PROVIDED MATERIAL:
+++

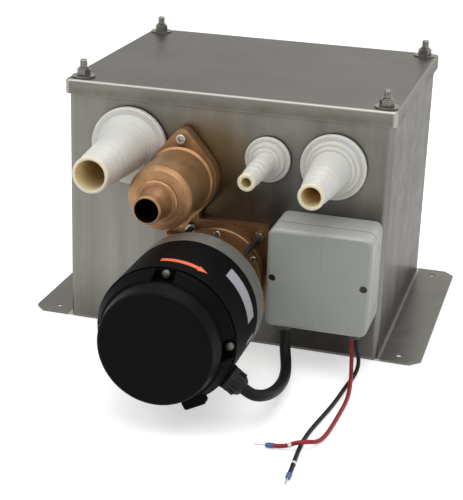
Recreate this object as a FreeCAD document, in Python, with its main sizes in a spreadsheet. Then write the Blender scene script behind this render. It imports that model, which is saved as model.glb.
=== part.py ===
import FreeCAD, Part
import math
import os
import Sketcher
from FreeCAD import Placement, Rotation, Vector

# Sewage lifting station: a stainless collecting tank that is bolted to the floor by two side
# flanges, with three plastic hose fittings, a bronze pump with a check valve, a direct-current
# motor and a control box, all on its front wall.
# The origin is on the floor, in the middle of the four foot holes. X runs to the right of
# someone who faces the pump, Y runs to the back and Z runs up. Lengths are millimetres.

SIZES = {
    # Tank
    "tank_width": 340.0,
    "tank_depth": 273.5,
    "shell_height": 258.8,
    "wall_sheet": 2.0,
    "base_sheet": 2.0,
    "bend_radius": 6.0,
    "screw_play": 0.2,
    "rim_width": 28.0,
    "flange_width": 44.7,
    "flange_chamfer": 11.0,
    "foot_hole_radius": 3.5,
    "foot_hole_from_side": 24.2,
    "foot_hole_from_end": 17.2,
    # Lid
    "lid_gasket_thickness": 3.0,
    "lid_gasket_width": 24.0,
    "lid_sheet": 2.0,
    "lid_overhang": 3.5,
    "lid_skirt": 15.3,
    "lid_edge_radius": 3.0,
    "lid_corner_radius": 6.0,
    "stud_radius": 4.0,
    "stud_from_side": 11.3,
    "stud_from_end": 13.35,
    "stud_past_nut": 8.5,
    "stud_hole_gap": 0.5,
    "thread_gap": 0.05,
    "nut_flats": 13.0,
    "nut_height": 6.5,
    "nut_collar_height": 1.5,
    "nut_collar_radius": 5.4,
    "washer_radius": 12.0,
    "washer_thickness": 1.6,
    # Hose fittings: shared
    "fitting_gasket": 2.0,
    "fitting_nut_thickness": 9.0,
    "fitting_nut_grip": 8.0,
    "fitting_shank_past_nut": 4.0,
    "fitting_hole_gap": 0.5,
    "tail_land": 10.0,
    "tail_barb_height": 0.5,
    "tail_barb_pitch": 12.0,
    "tail_lip": 1.0,
    "flange_round": 1.5,
    "fitting_nut_rib": 2.5,
    "fitting_nut_rib_width": 6.0,
    # Large inlet at the left
    "left_inlet_clear": 25.4,
    "left_inlet_height_ratio": 0.78246,
    "left_inlet_flange_radius": 40.5,
    "left_inlet_flange": 6.0,
    "left_inlet_step_base": 33.5,
    "left_inlet_step_radius": 26.7,
    "left_inlet_step": 5.5,
    "left_inlet_collar_radius": 26.0,
    "left_inlet_collar": 3.0,
    "left_inlet_root_radius": 24.0,
    "left_inlet_root_reach": 28.0,
    "left_inlet_tip_radius": 18.5,
    "left_inlet_bore_radius": 15.3,
    "left_inlet_shank_radius": 24.0,
    "left_inlet_reach": 114.0,
    # Vent in the middle
    "vent_x": 45.4,
    "vent_height_ratio": 0.78825,
    "vent_flange_radius": 23.5,
    "vent_flange": 4.0,
    "vent_step_base": 19.0,
    "vent_step_radius": 18.0,
    "vent_step": 5.0,
    "vent_collar_radius": 14.0,
    "vent_collar": 3.5,
    "vent_root_radius": 10.6,
    "vent_root_reach": 18.0,
    "vent_tip_radius": 8.8,
    "vent_bore_radius": 5.2,
    "vent_shank_radius": 13.0,
    "vent_reach": 84.7,
    # Small inlet at the right
    "right_inlet_x": 112.9,
    "right_inlet_height_ratio": 0.78825,
    "right_inlet_flange_radius": 33.6,
    "right_inlet_flange": 5.0,
    "right_inlet_step_base": 28.0,
    "right_inlet_step_radius": 27.0,
    "right_inlet_step": 5.0,
    "right_inlet_collar_radius": 23.5,
    "right_inlet_collar": 4.5,
    "right_inlet_root_radius": 19.5,
    "right_inlet_root_reach": 26.0,
    "right_inlet_tip_radius": 12.9,
    "right_inlet_bore_radius": 9.8,
    "right_inlet_shank_radius": 19.0,
    "right_inlet_reach": 104.0,
    # Pump
    "pump_x": 6.0,
    "pump_height_ratio": 0.34003,
    "pump_gasket": 1.5,
    "plate_half": 47.0,
    "plate_corner": 7.0,
    "plate_front": 11.0,
    "volute_radius": 48.0,
    "volute_waist_radius": 44.5,
    "volute_lip": 6.0,
    "volute_chamfer": 1.0,
    "volute_front": 35.0,
    "chamber_radius": 41.0,
    "chamber_floor": 8.5,
    "eye_radius": 17.0,
    "passage_width": 26.0,
    "passage_depth": 5.0,
    "horn_top": 30.0,
    "horn_front": 21.0,
    "horn_width": 30.0,
    "horn_round": 4.0,
    "cover_disc": 5.0,
    "cover_spigot": 2.0,
    "cover_fit": 0.2,
    "neck_radius": 24.0,
    "neck_bore": 19.0,
    "neck_flange_radius": 40.0,
    "neck_flange": 7.0,
    "drain_width": 18.0,
    "drain_length": 26.0,
    "seal_radius": 15.0,
    "seal_length": 12.0,
    "cover_screw_circle": 44.4,
    "cover_screw_radius": 2.0,
    "cover_screw_head": 3.4,
    "cover_screw_head_height": 3.0,
    "neck_screw_inset": 6.0,
    "neck_screw_in_bell": 4.0,
    "cover_screw_length": 14.0,
    "rod_offset": 36.0,
    "rod_radius": 3.0,
    "rod_in_bell": 12.0,
    "rod_hole_gap": 0.3,
    "rod_nut_flats": 10.0,
    "rod_nut_height": 5.0,
    "elbow_flange": 4.0,
    "elbow_radius": 20.0,
    "elbow_bore": 17.0,
    "elbow_neck": 8.0,
    "elbow_bend": 26.0,
    "elbow_mouth_height": 20.0,
    # Check valve
    "valve_x": -40.8,
    "valve_clear_rise": 46.5,
    "valve_face": 11.0,
    "valve_flange_radius": 37.0,
    "valve_flange": 5.0,
    "valve_lug_radius": 9.0,
    "valve_screw_radius": 3.0,
    "valve_screw_play": 0.3,
    "valve_screw_head": 5.0,
    "valve_screw_head_height": 6.0,
    "valve_screw_grip": 14.0,
    "valve_gasket": 1.0,
    "inlet_relief_gap": 1.0,
    "valve_gasket_relief": 30.3,
    "valve_cover_relief": 29.3,
    "port_radius": 16.0,
    "port_floor": 4.0,
    "step_ring_radius": 35.4,
    "valve_head_land": 2.6,
    "step_ring_front": 25.0,
    "step_ring_chamfer": 1.5,
    "dome_root_radius": 33.4,
    "dome_end_radius": 32.8,
    "dome_end": 83.0,
    "dome_nose_radius": 25.0,
    "dome_nose": 90.0,
    "collar_radius": 21.4,
    "collar_end": 96.0,
    "nozzle_root_radius": 17.3,
    "nozzle_tip_radius": 14.3,
    "nozzle_bore": 11.8,
    "nozzle_land": 12.0,
    "nozzle_reach": 123.2,
    "dome_wall": 3.5,
    "flap_radius": 19.0,
    "flap_disc": 3.0,
    "flap_weight_radius": 10.0,
    "flap_weight": 4.0,
    "flap_gap": 0.3,
    "flap_tab_width": 12.0,
    "flap_pin_rise": 21.5,
    "flap_pin_front": 3.2,
    "flap_pin_radius": 1.5,
    "flap_pin_length": 24.0,
    "flap_ear_width": 3.5,
    "flap_ear_gap": 0.5,
    "flap_ear_reach": 3.0,
    # Motor
    "bell_rear": 102.2,
    "bell_front": 127.2,
    "motor_radius": 67.0,
    "bell_wall": 5.0,
    "tube_wall": 3.0,
    "tube_front": 198.2,
    "spigot": 5.0,
    "spigot_fit": 0.1,
    "shield_radius": 65.5,
    "shield_front": 214.5,
    "shield_rim": 5.0,
    "shield_floor": 4.0,
    "shield_seat": 1.5,
    "shield_wall": 10.0,
    "shield_recess_width": 20.0,
    "shield_bay_radius": 22.0,
    "shield_bay_depth": 5.5,
    "shield_lug_angle": -62.0,
    "shield_lug_width": 22.0,
    "shield_lug_reach": 71.0,
    "shield_lug_start": 200.0,
    "shield_lug_end": 210.0,
    "shield_lug_corner": 3.0,
    "cap_root_radius": 58.0,
    "cap_tip_radius": 54.3,
    "cap_front": 233.2,
    "cap_edge_radius": 3.5,
    "cap_wall": 2.5,
    "through_bolt_circle": 60.5,
    "through_bolt_radius": 2.5,
    "through_bolt_head": 4.6,
    "through_bolt_head_height": 3.4,
    "head_gap": 0.4,
    "shaft_radius": 7.5,
    "shaft_seal_radius": 6.0,
    "journal_gap": 0.05,
    "bearing_radius": 17.5,
    "bearing_width": 11.0,
    "bearing_seat_wall": 4.0,
    "magnet_thickness": 8.0,
    "magnet_angle": 68.0,
    "magnet_start": 134.0,
    "magnet_end": 174.0,
    "air_gap": 1.5,
    "core_start": 136.0,
    "core_end": 170.0,
    "slot_depth": 20.0,
    "slot_width": 9.0,
    "coil_outer": 48.0,
    "coil_inner": 22.0,
    "coil_overhang": 7.0,
    "commutator_radius": 19.0,
    "commutator_start": 180.0,
    "commutator_end": 200.0,
    "brush_ring_radius": 53.5,
    "brush_ring_hole": 26.0,
    "brush_ring_front": 202.2,
    "brush_ring_thickness": 3.0,
    "brush_length": 28.0,
    "brush_width": 10.0,
    "brush_height": 8.0,
    "brush_box_wall": 2.0,
    "impeller_radius": 38.0,
    "impeller_hub": 11.0,
    "impeller_shroud": 3.0,
    "impeller_rear": 10.0,
    "impeller_front": 30.0,
    "vane_thickness": 3.0,
    "vane_curve": 30.0,
    "vane_sweep": 55.0,
    # Motor cable gland
    "gland_along": 185.0,
    "gland_angle": 34.0,
    "gland_boss_radius": 12.5,
    "gland_boss_rise": 2.0,
    "gland_hex_flats": 24.0,
    "gland_hex": 5.0,
    "gland_dome_radius": 11.0,
    "gland_dome": 12.0,
    "gland_mouth_radius": 7.3,
    "gland_leg": 8.5,
    "gland_rib": 1.2,
    # Control box
    "box_x": 114.2,
    "box_height_ratio": 0.3864,
    "box_width": 104.5,
    "box_tall": 104.0,
    "box_depth": 58.0,
    "box_split": 34.0,
    "box_corner": 9.0,
    "box_edge": 5.0,
    "box_wall": 3.0,
    "box_seal": 1.0,
    "box_boss_radius": 5.0,
    "box_screw_offset": 46.0,
    "box_screw_radius": 2.0,
    "box_screw_head": 3.6,
    "box_screw_head_height": 2.4,
    "box_screw_sink": 3.0,
    "box_screw_length": 40.0,
    "panel_step": 0.8,
    "panel_left": 1.0,
    "side_slot_offset": 33.0,
    "side_slot_length": 9.0,
    "side_slot_width": 3.0,
    "side_slot_depth": 1.2,
    "board_half": 40.0,
    "board_thickness": 1.6,
    "board_post": 7.0,
    "board_post_radius": 3.0,
    "board_post_offset": 33.0,
    "relay_size": 20.0,
    "relay_place": 6.0,
    "relay_rise": 16.0,
    "terminal_length": 46.0,
    "terminal_width": 12.0,
    "terminal_inset": 3.0,
    "terminal_rise": 12.0,
    "terminal_pitch": 9.0,
    "terminal_hole": 3.0,
    # Box grommets and cords
    "cable_radius": 5.6,
    "cable_entry_x": 81.5,
    "cable_entry_leg": 10.0,
    "wire_radius": 2.1,
    "wire_entry_x": 152.8,
    "wire_entry_leg": 9.0,
    "wire_spacing": 4.8,
    "cable_grommet_radius": 8.1,
    "wire_grommet_radius": 6.5,
    "grommet_lip": 1.4,
    "grommet_rim": 1.5,
    "grommet_stand": 2.0,
    "grommet_drop": 5.0,
    "ferrule_collar_radius": 2.75,
    "ferrule_collar": 7.5,
    "ferrule_pin_radius": 0.9,
    "ferrule_pin": 10.0,
    "marker_radius": 2.6,
    "marker_length": 3.4,
    "marker_gap": 0.15,
    # Level switch in the tank
    "switch_x": 114.2,
    "switch_height": 140.0,
    "switch_body_radius": 11.0,
    "switch_body_length": 20.0,
    "switch_fork_length": 12.0,
    "switch_fork_width": 3.0,
    "switch_tongue": 6.0,
    "switch_side_gap": 0.4,
    "switch_pin_radius": 2.0,
    "switch_stem_radius": 7.0,
    "float_radius": 19.0,
    "float_tall": 44.0,
    "float_arm": 74.0,
    "float_taper": 7.0,
    "tongue_half": 4.0,
    "tongue_reach": 14.0,
    "stem_start": 10.0,
    "float_arm_radius": 3.0,
    "float_rest_angle": 58.0,
}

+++

REQUIREMENTS: Return exactly the opening lines of the listing above, ending with the line that has "from FreeCAD import".

COMPLETED EXERCISE:
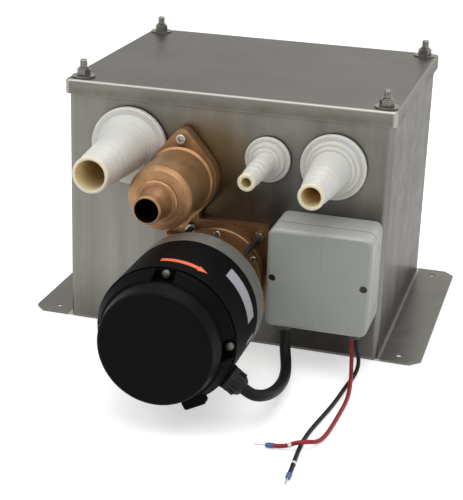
Recreate this object as a FreeCAD document, in Python, with its main sizes in a spreadsheet. Then write the Blender scene script behind this render. It imports that model, which is saved as model.glb.
=== part.py ===
import FreeCAD, Part
import math
import os
import Sketcher
from FreeCAD import Placement, Rotation, Vector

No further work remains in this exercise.